Sa situation familiale stable l’aide à encaisser les coups. Maxime Talbot a uni sa vie à celle de l’ancienne championne de patinage artistique Cynthia Phaneuf en 2012. Le couple a deux enfants, Jaxson, 2 ans, et Lou, né en janvier.

« Plus tu vieillis, plus tu réalises qu’il n’y a pas seulement le hockey dans la vie, même si le hockey a occupé toute la place depuis ton jeune âge. À un moment donné, tu fondes une famille, tu rentres à la maison, tu as deux beaux enfants en santé, ça aide à rester positif. »

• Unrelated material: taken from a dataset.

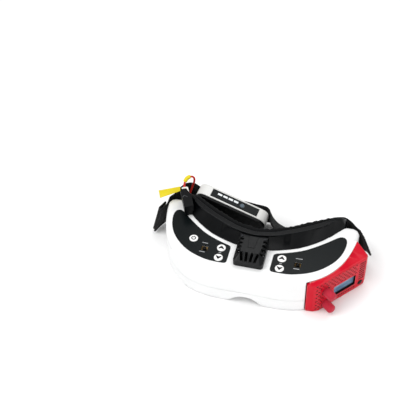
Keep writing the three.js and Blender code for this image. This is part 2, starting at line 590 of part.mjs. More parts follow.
// ---- power block on the face plate, and the battery's plug in it ----
const BLOCK = [[-83.6, 53.2], [-72.9, 30.2], [-64.9, 34.6], [-74.6, 57.2]];
const BLOCK_TURN = 24 * degrees;
const PLUG = at(-79, 55.2, 52.6).multiply(new THREE.Matrix4().makeRotationZ(BLOCK_TURN));
function powerBlock() {
  const plan = BLOCK.map(([x, y]) => v2(x, y));
  const low = BLOCK.map(([x, y]) => v2(-74 + (x + 74) * 0.86, 43 + (y - 43) * 0.86));
  const body = join(prism(plan, 49, 56.2), prism(low, SHELL_TOP + GAP, 49.1));
  const behindLip = [...offset(lip, -GAP), v2(90, 90), v2(-90, 90)];
  return cut(body, leaned(behindRim(0), SHELL_TOP, LIP_TOP + GAP), prism(behindRim(-GAP), 30, SHELL_TOP + 0.05),
    prism(behindLip, 30, 70), box(-3.5, 3.5, -3.8, 6, -2.1, 2.1, PLUG));
}
const balancePlug = () => join(box(-3.2, 3.2, -3.4, 3.4, -1.8, 1.8, PLUG), box(-2.4, 2.4, 3.3, 4.6, -1.2, 1.2, PLUG));

// ---- battery case ----
function caseShell() {
  const shell = caseBlock(0, CASE_SEAM + GAP / 2, CASE_BACK, 0, -CASE.depth);
  const hollow = caseBlock(CASE_WALL, CASE_SEAM - 1, CASE_BACK - CASE_WALL, -CASE_WALL, CASE_WALL - CASE.depth);
  const label = box(-25, 25, -4.4, 4.4, -0.8, 1, caseFrame);
  const button = rod(2.3, -3, 3, 16, caseFrame.clone().multiply(at(LABEL_BUTTON, 0, 0)));
  const place = caseFrame.clone().multiply(facing(v3(1, 0, 0), v3(0, 0, 1), 0, -1.5, LEAD_DEPTH));
  return cut(shell, hollow, label, button, rod(1.8, -42, -30, 12, place));
}
// The lid over the case's big face.
const caseLid = () => caseBlock(0.5, CASE_FRONT, CASE_SEAM - GAP / 2, -0.5, 0.5 - CASE.depth);
const LEAD_DEPTH = -27; // where the lead leaves the case's end, below the narrow side
const LABEL_BUTTON = 7.8;
const caseLabel = () => cut(box(-24.7, 24.7, -4.1, 4.1, -0.5, -0.1, caseFrame),
  rod(2.6, -3, 3, 20, caseFrame.clone().multiply(at(LABEL_BUTTON, 0, 0))));
const caseButton = () => turned([[0, -1.2], [1.9, -1.2], [2.2, 0], [1.9, 0.3], [0, 0.3]], 16,
  caseFrame.clone().multiply(at(LABEL_BUTTON, 0, 0)));
// One of the two flat cells, side by side across the thickness.
const cell = (i) => {
  const y = CASE_SEAM + 0.6 + i * 5.1;
  return box(-32, 29, y, y + 4.7, -34, -4, caseFrame);
};

// ---- strap ----
// The strap's lower edge from the -X tail round the back to the +X tail: X, Y, the strap's lean towards the goggles
// in degrees, and the edge's height.
const STRAP_ROUTE = [[-108.4, 39.5, 16, 2], [-106.6, 45, 16, 2], [-103.4, 52, 15, 2], [-99, 58.6, 9, 2],
  [-93, 62, 3, 2], [-89.6, 66, 0, 2], [-87.6, 72, 0, 2], [-84.6, 79, 2, 2], [-77, 84.4, 8, 2], [-64, 84, 15, 2],
  [-46, 81.5, 18, 2], [-28, 79.6, 18, 2], [-10, 78.2, 19, 2], [3, 78.2, 22, 2], [11, 77, 32, 2], [18.6, 74.4, 46, 2],
  [27, 72, 56, 2], [36, 70.6, 53, 2], [45, 70.6, 40, 2], [54, 71, 26, 2], [63, 71.8, 15, 2], [71, 72, 10, 2],
  [78.6, 71, 7, 2], [85.4, 66.4, 6, 2], [92, 62, 9, 3], [98.6, 58.6, 13, 7], [104, 52.6, 18, 12], [107.2, 46, 20, 15]];
// The strap's lower edge, its way along, up the band and out of it, a share of the way along the route.
function strapFrame(t) {
  const curve = (pick) => new THREE.SplineCurve(STRAP_ROUTE.map(pick));
  const path = curve(([x, y]) => v2(x, y));
  const p = path.getPoint(t);
  const way = path.getTangent(t);
  const lean = curve(([, , a], i) => v2(i, a)).getPoint(t).y * degrees;
  const low = curve(([, , , z], i) => v2(i, z)).getPoint(t).y;
  const up = v3(way.y * Math.sin(lean), -way.x * Math.sin(lean), Math.cos(lean));
  const out = v3(-way.y * Math.cos(lean), way.x * Math.cos(lean), Math.sin(lean));
  return { edge: v3(p.x, p.y, low), along: v3(way.x, way.y, 0), up, out, width: STRAP_HIGH - low };
}
// The strap: a band of even thickness standing on its lower edge.
function strap() {
  const steps = 70;
  const corners = [];
  for (let i = 0; i <= steps; i++) {
    const { edge, up, out, width } = strapFrame(i / steps);
    for (const [u, a] of [[0, 0], [width, 0], [width, STRAP_THICK], [0, STRAP_THICK]])
      corners.push(edge.clone().addScaledVector(up, u).addScaledVector(out, a));
  }
  const index = [0, 1, 2, 0, 2, 3];
  for (let i = 0; i < steps; i++)
    for (let j = 0; j < 4; j++) {
      const [a, b] = [i * 4 + j, i * 4 + ((j + 1) % 4)];
      index.push(a, a + 4, b + 4, a, b + 4, b);
    }
  const end = steps * 4;
  index.push(end, end + 2, end + 1, end, end + 3, end + 2);
  const geometry = new THREE.BufferGeometry();
  geometry.setAttribute("position", new THREE.BufferAttribute(new Float32Array(corners.flatMap((p) => p.toArray())), 3));
  geometry.setIndex(index);
  return solid(geometry);
}
// A ladder buckle on the strap's outer face: a frame with slots that the tail is threaded through.
function strapBuckle(t) {
  const { edge, along, up, out, width } = strapFrame(t);
  const middle = edge.clone().addScaledVector(up, width / 2).addScaledVector(out, STRAP_THICK + 1.6);
  const place = new THREE.Matrix4().makeBasis(along, out, up).setPosition(middle);
  const half = width / 2 + 0.6;
  const frame = box(-5, 5, -0.8, 0.8, -half, half, place);
  return cut(frame, box(-3.6, -0.8, -2, 2, 2.5 - half, half - 2.5, place), box(0.8, 3.6, -2, 2, 2.5 - half, half - 2.5, place));
}

// ---- the battery's lead ----
const LEAD_R = 1.1;
const LEAD_ROUTE = [[-81, 59.7, 52.6], [-81.8, 61.5, 53], [-82, 64.5, 55.2], [-80.4, 67.6, 58], [-77, 69.6, 59.4],
  [-74.2, 70.8, 57.4], [-74.4, 71.6, 51], [-76.6, 72, 43], [-78.6, 72, 35], [-78.4, 71.6, 30], [-76, 71, 27.9],
  [-73.4, 70.4, 27.2]].map((p) => v3(...p));
const leadPath = new THREE.CatmullRomCurve3(LEAD_ROUTE);
const round = (r, sides) => new THREE.Shape(Array.from({ length: sides }, (_, i) =>
  v2(r * Math.cos((i * 2 * Math.PI) / sides), r * Math.sin((i * 2 * Math.PI) / sides))));
const alongPath = (shape, extrudePath, steps) =>
  solid(new THREE.ExtrudeGeometry(shape, { extrudePath, steps, bevelEnabled: false }));
const lead = () => alongPath(round(LEAD_R, 8), leadPath, 36);
// The sleeve round the top of the lead's bend.
function leadWrap() {
  const middle = new THREE.CatmullRomCurve3([0.2, 0.25, 0.3, 0.35].map((t) => leadPath.getPoint(t)));
  const longer = new THREE.CatmullRomCurve3([0.17, 0.2, 0.25, 0.3, 0.35, 0.38].map((t) => leadPath.getPoint(t)));
  return cut(alongPath(round(2, 10), middle, 6), alongPath(round(LEAD_R + 0.35, 10), longer, 12));
}
// A folded paper flag beside the plug.
function leadTag() {
  const place = at(-82.6, 61.4, 51.2).multiply(new THREE.Matrix4().makeRotationZ(0.42));
  return box(-21.5, -3.4, -6.4, 1.6, -0.3, 0.3, place);
}

// ---- assembly ----
const WHITE = 0xf2f2f0;
const BLACK = 0x1b1d20;
const RED = 0xd0142c;
const goggles = new THREE.Group();
goggles.add(
  part("upper_shell", upperShell(), WHITE, 0.28),
  part("lower_shell", lowerShell(), WHITE, 0.28),
  part("socket_cover", socketCover(), WHITE, 0.28),
  part("face_plate", facePlate(), BLACK, 0.45),
  part("foam_pad", foamPad(), 0x161616, 0.95),
  part("eyepiece_cover", eyepieceCover(), BLACK, 0.7),
  part("main_board", mainBoard(), 0x1c5a34, 0.5),
  part("power_jack", powerJack(), BLACK, 0.5),
  part("av_jack", avJack(), BLACK, 0.5),
  part("card_socket", cardSocket(), 0xb9bcc0, 0.4, 0.9),
  part("memory_card", memoryCard(), 0x202020, 0.6),
  part("fan_housing", fanHousing(), BLACK, 0.5),
  part("fan_rotor", fanRotor(), 0x2a2a2c, 0.5),
  part("power_block", powerBlock(), BLACK, 0.5),
  part("balance_plug", balancePlug(), 0xf0efe8, 0.45),
  part("battery_lead", lead(), 0xc8201c, 0.45),
  part("lead_wrap", leadWrap(), 0xf1e01a, 0.5),
  part("lead_tag", leadTag(), 0xf1e01a, 0.5),
  part("case_shell", caseShell(), WHITE, 0.35),
  part("case_lid", caseLid(), BLACK, 0.6),
  part("case_label", caseLabel(), 0x14181c, 0.25),
  part("case_button", caseButton(), 0x70757a, 0.5),
  part("bay_cover", bayCover(), RED, 0.35),
  part("receiver_module", receiverModule().add(buttonPost()), 0x202326, 0.6),
  part("receiver_screen", receiverScreen(), 0x6f8aa8, 0.15),
  part("receiver_button", receiverButton(), 0x0c0c0d, 0.4),
  part("strap", strap(), 0x141414, 0.9),
  part("buckle_left", strapBuckle(0.36), BLACK, 0.5),
  part("buckle_right", strapBuckle(0.045), BLACK, 0.5),
);
for (const [side, word] of [[-1, "right"], [1, "left"]]) {
  goggles.add(
    part("control_panel_" + word, controlPanel(side), 0x14181c, 0.25),
    part("stick_frame_" + word, stickFrame(side), 0xc9a24a, 0.35, 1),
    part("stick_gimbal_" + word, stickGimbal(side), 0x2a2a2c, 0.5),
    part("stick_cup_" + word, stickCup(side), 0x2a2a2c, 0.5),
    part("stick_cap_" + word, stickCap(side), 0x101010, 0.5),
    part("fan_screw_" + word, fanScrew(side), 0x17181a, 0.35, 0.9),
    part("eyepiece_" + word, eyeBarrel(side), BLACK, 0.6),
    part("lens_" + word, eyeLens(side), 0xcfe0e6, 0.05),
    part("display_" + word, eyeDisplay(side), 0x20242a, 0.3),
  );
  const names = ["button_up_", "button_down_", "button_enter_"];
  buttonPlaces(side).forEach(([x, y], i) => goggles.add(part(names[i] + word, button(x, y), 0xf4f4f2, 0.3)));
}
for (const i of [0, 1]) {
  const word = ["low", "high"][i];
  goggles.add(
    part("antenna_socket_" + word, antennaSocket(i), 0xc9a24a, 0.3, 1),
    part("antenna_cap_" + word, antennaCap(i), RED, 0.6),
    part("cell_" + (i + 1), cell(i), 0x9aa0a6, 0.35, 0.6),
  );
}
goggles.position.copy(CENTRE).negate();

export default goggles;
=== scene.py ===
import json
import math

import bmesh
import bpy
from mathutils import Matrix, Vector, noise


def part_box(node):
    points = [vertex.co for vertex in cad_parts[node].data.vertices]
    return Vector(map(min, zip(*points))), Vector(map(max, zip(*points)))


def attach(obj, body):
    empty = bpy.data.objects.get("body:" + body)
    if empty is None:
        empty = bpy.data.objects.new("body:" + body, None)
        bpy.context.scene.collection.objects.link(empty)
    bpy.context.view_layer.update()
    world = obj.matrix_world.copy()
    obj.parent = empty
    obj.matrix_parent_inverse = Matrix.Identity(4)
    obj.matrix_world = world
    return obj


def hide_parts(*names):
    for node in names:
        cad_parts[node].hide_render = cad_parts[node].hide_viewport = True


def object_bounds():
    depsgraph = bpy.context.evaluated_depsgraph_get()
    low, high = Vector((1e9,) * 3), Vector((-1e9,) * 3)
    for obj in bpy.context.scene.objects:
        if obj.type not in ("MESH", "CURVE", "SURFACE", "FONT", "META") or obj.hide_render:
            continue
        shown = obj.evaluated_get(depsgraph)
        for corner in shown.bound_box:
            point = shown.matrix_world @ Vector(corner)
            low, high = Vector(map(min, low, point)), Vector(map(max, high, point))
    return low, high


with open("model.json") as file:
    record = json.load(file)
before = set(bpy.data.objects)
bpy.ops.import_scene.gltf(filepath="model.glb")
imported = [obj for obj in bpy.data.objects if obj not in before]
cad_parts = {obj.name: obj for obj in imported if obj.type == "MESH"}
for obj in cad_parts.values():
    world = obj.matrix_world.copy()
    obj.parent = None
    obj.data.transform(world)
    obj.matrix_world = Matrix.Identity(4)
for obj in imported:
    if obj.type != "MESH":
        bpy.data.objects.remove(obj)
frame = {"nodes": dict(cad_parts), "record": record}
cad_low, cad_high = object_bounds()
nodes = frame["nodes"]
body_of = {n: b for b, ns in frame["record"]["behaviour"]["bodies"].items() for n in ns}
ORIGIN = Vector((-1.64, 29.65, 0.0))  # the frame's origin in the part's own drawing, in millimetres
MM = 0.001
UP = Vector((0, 0, 1))


def at(x, y, z):
    """A point of the drawing, in millimetres, as a place in the frame."""
    return (Vector((x, y, z)) - ORIGIN) * MM


# ---------------------------------------------------------------- materials
SOCKETS = {
    "color": "Base Color", "rough": "Roughness", "metal": "Metallic", "spec": "Specular IOR Level",
    "coat": "Coat Weight", "coat_rough": "Coat Roughness", "sheen": "Sheen Weight",
    "sheen_rough": "Sheen Roughness", "glass": "Transmission Weight", "ior": "IOR",
    "emit": "Emission Color", "emit_power": "Emission Strength",
}
MIX_SHARE, MIX_FIRST, MIX_SECOND = 0, 6, 7  # a colour mix node's inputs by number
MIX_COLOR = 2  # and its output
BEVEL_SAMPLES = 6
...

Les plans futurs ne sont pas clairs pour l’instant, mais il ne détesterait pas traverser l’Atlantique pour vivre une nouvelle expérience l’an prochain.

« Il faut se rendre à l’évidence. J’ai passé le ballottage trois fois cet hiver. Je ne m’attends pas nécessairement à recevoir un contrat garanti de la LNH pour l’an prochain. » 

« Oui, je considère d’aller de l’autre côté [de l’océan]. Mon objectif serait la Suisse, si je peux obtenir un poste en Suisse. »

— Maxime Talbot

Il tente de ne pas trop rêver à un rappel des Bruins en prévision des séries éliminatoires.

« On me parle plus ou moins. Ils viennent de rappeler un gars qui est quatrième centre. Je ne sais pas. Je ne veux pas y penser. Je vis le moment présent. J’espère être rappelé, mais je ne suis pas à côté du téléphone à attendre. »

Son après-carrière ? « J’ai plusieurs choses en tête, mais pas de réponse claire. Je peux me voir coacher ou diriger une équipe. D’un autre côté, je vais peut-être avoir des offres dans les médias. On verra. »

Maxime Talbot est l’un des hockeyeurs les plus brillants du milieu. La transition devrait en principe s’opérer en douceur, quand elle aura lieu.